Panel Paper: Behavioral Economics and Policy Evaluation

Friday, November 9, 2012 : 10:45 AM
Hopkins (Sheraton Baltimore City Center Hotel)

*Names in bold indicate Presenter

Timothy Brennan, University of Maryland, Baltimore County


Behavioral economics--which we might define as the analysis of decisions contrary to the assumption that people make choices that best promote their self interest as they see it--has a growing role in policy evaluation.  Examples abound.  Much energy policy rests on a premise that consumers and business owners fail to investments in more efficient lighting, heating, and cooling, when the value of energy saved exceeds the cost of those investments at any plausible discount rate.  A manifestation of this in climate policy is the expectation that a considerable amount of greenhouse gas mitigation can be achieved at "negative cost," reflecting the idea that the benefits of programs exceed costs even if they have not yet been adopted.  Another prominent policy example is that whether people enroll in employer-subsidized defined contribution pension plans depends on the apparently irrelevant and trivial fact of whether they have to check a box to opt into the plan, or check a box only if they want to opt out of a plan.

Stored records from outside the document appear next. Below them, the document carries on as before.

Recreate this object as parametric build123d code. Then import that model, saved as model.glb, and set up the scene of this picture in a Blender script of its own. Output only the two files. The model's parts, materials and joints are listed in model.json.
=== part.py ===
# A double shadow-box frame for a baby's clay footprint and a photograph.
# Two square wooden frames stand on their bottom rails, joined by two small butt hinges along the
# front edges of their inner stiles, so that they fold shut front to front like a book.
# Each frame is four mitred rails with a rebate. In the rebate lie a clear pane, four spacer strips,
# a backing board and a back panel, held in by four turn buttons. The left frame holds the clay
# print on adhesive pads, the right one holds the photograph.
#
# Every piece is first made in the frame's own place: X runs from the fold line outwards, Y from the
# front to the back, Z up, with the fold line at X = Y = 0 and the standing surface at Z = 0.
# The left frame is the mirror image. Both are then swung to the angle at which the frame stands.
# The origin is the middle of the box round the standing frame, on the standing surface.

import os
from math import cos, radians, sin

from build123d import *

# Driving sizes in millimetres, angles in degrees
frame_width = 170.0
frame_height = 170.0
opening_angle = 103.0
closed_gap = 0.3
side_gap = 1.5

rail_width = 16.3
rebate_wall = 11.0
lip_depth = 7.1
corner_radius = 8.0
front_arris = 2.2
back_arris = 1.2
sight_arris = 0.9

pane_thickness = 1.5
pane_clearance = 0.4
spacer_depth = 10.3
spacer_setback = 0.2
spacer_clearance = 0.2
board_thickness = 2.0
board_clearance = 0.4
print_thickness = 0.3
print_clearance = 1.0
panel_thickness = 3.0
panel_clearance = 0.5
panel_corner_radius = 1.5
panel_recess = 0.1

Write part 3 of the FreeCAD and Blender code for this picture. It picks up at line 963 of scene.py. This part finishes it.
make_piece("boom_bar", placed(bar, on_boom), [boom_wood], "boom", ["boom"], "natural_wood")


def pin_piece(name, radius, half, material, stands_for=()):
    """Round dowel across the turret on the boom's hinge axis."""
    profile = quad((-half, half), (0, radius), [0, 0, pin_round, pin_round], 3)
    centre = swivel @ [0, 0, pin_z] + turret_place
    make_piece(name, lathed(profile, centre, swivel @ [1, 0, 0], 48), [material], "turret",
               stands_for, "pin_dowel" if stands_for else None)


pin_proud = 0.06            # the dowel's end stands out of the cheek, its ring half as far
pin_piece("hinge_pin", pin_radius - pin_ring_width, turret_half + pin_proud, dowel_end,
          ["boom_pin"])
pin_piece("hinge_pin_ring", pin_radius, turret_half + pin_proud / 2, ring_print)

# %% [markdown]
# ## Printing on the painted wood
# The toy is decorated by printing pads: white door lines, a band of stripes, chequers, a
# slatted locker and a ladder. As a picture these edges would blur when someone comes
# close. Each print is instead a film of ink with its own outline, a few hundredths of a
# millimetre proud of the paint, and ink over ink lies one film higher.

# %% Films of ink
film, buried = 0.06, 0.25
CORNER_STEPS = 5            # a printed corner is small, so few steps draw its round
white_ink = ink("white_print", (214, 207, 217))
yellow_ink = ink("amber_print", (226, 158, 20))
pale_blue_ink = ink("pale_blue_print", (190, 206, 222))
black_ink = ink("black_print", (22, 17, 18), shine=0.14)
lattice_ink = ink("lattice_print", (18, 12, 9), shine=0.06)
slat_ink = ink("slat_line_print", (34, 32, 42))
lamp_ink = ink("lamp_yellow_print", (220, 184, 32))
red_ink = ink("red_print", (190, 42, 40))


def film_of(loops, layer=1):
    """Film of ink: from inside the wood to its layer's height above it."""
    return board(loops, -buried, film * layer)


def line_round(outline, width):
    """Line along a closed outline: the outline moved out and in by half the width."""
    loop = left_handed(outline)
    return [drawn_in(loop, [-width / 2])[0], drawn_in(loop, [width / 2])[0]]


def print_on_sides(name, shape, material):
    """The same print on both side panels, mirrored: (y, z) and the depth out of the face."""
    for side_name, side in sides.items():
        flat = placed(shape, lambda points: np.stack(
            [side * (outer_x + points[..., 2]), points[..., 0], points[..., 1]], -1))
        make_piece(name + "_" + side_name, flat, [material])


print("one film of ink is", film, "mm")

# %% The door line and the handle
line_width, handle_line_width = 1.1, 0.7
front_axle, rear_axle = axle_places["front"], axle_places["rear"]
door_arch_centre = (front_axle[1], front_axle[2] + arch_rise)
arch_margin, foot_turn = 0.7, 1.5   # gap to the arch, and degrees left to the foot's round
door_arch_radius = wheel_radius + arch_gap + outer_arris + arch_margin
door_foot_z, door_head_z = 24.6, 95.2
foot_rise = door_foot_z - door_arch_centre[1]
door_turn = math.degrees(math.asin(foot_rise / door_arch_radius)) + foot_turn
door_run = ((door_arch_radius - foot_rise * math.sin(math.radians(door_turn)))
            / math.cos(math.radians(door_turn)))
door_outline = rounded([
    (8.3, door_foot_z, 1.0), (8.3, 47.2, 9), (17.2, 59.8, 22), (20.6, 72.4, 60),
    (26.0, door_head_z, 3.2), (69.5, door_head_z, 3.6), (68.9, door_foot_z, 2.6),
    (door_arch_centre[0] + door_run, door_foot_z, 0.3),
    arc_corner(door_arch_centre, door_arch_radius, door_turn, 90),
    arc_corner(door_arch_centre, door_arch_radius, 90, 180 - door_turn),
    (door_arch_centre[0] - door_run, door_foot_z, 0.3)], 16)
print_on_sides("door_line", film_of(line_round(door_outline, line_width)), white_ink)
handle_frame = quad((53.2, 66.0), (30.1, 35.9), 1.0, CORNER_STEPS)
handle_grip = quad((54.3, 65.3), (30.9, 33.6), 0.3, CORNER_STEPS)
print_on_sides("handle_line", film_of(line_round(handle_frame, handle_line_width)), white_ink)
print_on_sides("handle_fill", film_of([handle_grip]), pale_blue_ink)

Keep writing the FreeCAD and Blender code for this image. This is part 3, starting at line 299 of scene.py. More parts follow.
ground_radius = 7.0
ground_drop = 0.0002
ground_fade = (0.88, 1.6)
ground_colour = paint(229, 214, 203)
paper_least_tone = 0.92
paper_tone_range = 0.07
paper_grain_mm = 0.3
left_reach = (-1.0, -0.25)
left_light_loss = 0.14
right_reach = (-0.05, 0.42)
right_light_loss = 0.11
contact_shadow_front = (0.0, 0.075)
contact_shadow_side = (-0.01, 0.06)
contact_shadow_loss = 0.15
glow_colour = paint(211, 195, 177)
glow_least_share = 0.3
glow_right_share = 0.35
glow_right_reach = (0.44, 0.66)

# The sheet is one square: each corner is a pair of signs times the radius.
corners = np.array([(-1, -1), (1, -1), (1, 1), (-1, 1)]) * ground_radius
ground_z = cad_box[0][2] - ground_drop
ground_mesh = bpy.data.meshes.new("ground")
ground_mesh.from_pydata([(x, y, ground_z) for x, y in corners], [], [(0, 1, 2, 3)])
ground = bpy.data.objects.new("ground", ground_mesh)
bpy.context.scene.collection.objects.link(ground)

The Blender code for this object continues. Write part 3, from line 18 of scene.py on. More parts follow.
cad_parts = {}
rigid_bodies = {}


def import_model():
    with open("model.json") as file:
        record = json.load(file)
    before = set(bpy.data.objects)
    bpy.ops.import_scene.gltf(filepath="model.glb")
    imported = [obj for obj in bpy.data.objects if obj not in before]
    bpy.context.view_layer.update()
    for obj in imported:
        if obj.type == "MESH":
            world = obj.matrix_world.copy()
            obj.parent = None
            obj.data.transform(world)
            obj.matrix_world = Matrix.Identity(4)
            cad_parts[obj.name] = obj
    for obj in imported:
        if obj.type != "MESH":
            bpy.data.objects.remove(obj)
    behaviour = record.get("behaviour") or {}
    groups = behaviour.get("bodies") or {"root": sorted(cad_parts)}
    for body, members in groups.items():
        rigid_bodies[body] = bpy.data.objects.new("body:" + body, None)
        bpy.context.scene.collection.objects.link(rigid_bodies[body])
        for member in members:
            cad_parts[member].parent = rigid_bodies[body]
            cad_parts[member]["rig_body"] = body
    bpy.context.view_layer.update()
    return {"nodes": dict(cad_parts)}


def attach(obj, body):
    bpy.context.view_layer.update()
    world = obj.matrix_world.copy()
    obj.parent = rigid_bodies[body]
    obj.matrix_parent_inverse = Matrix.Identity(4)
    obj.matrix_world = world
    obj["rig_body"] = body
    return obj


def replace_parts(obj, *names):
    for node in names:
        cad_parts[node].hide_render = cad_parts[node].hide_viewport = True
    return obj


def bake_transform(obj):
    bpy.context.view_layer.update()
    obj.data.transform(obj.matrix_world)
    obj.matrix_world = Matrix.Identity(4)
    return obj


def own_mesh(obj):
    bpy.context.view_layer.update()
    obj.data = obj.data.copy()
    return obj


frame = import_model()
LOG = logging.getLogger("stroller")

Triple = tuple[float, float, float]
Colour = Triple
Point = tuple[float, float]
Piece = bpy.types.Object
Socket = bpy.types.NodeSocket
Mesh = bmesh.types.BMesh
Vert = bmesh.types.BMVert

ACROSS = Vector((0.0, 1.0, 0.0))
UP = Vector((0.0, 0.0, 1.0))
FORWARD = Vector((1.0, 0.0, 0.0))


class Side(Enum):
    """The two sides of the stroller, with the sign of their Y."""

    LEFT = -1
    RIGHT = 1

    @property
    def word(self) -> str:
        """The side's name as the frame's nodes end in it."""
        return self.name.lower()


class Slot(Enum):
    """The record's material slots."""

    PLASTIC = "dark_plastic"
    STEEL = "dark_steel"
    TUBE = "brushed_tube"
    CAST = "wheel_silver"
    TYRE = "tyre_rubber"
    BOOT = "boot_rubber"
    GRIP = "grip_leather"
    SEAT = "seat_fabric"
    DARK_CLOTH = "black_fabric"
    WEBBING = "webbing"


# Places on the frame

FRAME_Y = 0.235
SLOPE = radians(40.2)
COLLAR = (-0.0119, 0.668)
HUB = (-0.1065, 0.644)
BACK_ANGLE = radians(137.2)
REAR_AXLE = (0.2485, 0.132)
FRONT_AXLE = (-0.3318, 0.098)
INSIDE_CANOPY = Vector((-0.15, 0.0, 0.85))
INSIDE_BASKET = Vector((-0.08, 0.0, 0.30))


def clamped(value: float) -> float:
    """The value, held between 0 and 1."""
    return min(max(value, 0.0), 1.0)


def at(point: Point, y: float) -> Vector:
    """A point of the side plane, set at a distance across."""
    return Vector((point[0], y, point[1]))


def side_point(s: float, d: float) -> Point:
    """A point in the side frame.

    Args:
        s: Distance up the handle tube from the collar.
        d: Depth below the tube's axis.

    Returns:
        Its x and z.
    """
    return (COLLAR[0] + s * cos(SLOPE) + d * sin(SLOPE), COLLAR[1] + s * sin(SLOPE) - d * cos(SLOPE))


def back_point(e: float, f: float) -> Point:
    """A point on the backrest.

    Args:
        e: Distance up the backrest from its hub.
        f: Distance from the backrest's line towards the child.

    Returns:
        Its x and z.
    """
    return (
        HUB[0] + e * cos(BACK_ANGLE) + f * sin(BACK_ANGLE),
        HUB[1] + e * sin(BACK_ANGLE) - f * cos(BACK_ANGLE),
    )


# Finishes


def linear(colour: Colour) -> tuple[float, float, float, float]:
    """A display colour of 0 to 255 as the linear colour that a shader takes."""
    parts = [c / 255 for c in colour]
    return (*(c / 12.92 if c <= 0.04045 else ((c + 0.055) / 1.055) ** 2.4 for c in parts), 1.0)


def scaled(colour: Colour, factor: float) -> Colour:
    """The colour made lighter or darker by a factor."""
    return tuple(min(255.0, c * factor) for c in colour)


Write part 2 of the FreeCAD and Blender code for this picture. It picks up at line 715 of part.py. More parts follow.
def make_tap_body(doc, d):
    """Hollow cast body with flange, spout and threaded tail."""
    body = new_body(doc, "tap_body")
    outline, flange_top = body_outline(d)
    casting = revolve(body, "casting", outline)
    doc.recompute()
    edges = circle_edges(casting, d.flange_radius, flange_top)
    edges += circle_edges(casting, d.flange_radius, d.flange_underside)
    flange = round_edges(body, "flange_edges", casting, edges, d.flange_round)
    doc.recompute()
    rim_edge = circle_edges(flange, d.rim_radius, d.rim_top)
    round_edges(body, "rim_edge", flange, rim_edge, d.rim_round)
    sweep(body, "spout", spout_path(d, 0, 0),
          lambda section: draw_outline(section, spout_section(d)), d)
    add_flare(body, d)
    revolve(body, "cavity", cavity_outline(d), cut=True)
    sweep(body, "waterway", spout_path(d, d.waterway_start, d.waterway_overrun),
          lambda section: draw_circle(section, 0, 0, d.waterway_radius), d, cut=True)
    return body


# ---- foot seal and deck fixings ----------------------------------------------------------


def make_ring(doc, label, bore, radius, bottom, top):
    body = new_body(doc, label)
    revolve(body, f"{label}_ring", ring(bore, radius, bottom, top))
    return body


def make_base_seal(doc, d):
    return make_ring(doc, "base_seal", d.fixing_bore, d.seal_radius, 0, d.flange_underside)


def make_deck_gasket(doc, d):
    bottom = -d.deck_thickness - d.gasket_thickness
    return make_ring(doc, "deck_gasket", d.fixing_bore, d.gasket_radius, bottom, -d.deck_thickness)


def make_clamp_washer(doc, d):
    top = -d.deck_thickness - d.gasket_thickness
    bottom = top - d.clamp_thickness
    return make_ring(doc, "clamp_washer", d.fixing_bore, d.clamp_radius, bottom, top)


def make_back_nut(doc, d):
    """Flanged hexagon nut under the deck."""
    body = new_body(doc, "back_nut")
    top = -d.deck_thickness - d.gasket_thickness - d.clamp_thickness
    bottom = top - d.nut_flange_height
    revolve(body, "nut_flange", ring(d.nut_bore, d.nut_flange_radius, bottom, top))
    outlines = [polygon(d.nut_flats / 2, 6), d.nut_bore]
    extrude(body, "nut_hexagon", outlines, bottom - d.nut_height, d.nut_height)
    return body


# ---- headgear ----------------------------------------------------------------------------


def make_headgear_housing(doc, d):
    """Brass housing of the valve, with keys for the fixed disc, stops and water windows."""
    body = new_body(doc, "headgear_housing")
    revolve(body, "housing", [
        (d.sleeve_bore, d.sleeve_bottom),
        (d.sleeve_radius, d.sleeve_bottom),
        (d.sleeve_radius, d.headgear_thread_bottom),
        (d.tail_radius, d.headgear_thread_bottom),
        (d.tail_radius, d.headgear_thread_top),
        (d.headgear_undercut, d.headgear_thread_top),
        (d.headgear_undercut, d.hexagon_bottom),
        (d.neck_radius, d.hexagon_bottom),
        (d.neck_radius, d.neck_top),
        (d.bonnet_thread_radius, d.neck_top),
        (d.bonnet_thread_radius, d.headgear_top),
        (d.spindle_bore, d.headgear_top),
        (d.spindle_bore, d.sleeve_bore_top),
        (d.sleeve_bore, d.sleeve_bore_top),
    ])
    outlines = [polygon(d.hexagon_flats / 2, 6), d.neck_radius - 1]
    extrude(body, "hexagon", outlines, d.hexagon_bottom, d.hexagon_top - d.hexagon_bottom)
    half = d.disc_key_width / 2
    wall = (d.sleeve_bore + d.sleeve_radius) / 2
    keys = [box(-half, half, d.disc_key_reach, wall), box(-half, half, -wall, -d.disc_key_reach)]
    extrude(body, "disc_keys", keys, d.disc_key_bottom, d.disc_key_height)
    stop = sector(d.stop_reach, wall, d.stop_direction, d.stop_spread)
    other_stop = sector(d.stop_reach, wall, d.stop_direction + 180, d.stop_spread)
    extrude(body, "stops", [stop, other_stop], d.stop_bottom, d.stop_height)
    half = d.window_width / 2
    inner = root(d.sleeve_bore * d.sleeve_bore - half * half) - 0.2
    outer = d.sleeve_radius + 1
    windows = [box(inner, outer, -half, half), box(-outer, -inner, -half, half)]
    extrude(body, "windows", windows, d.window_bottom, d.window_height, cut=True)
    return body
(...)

Whether moving past standard economics to behavioral economics to explain behavior in laboratories, these contexts, or other practical settings, raises important methodological questions.  Our focus here, however, is policy evaluation.  For that, behavioral economics challenges the foundations of benefit-cost analysis (BCA).  A defining presumption of BCA is that one can estimate how much people are willing to pay for the benefits of a policy, or to avoid the costs of a policy, from observed supply and demand.  While making those observations presents major and familiar empirical challenges, the premise of the exercise is clear--that we can infer value of something to people from their revealed preference for it.  Behavioral economics rejects that premise, and thus compels us to find some other means of estimating benefits and costs.

The purpose of this paper will be to examine alternatives.  Any alternative will require that one has a way to ascertain or impute "real" preferences; one cannot infer them from choices.  The challenge will be to see if there is a way to come up with real preferences that avoids paternalism or substitution of the policy makers’ preferences for those of the individuals affected by the policy choices.  If behavioral economics becomes an important consideration in explaining those choices, this challenge will have to be met, especially in light of the theme of the conference--the challenges of assessing efficiency and effectiveness in an age of scarcity.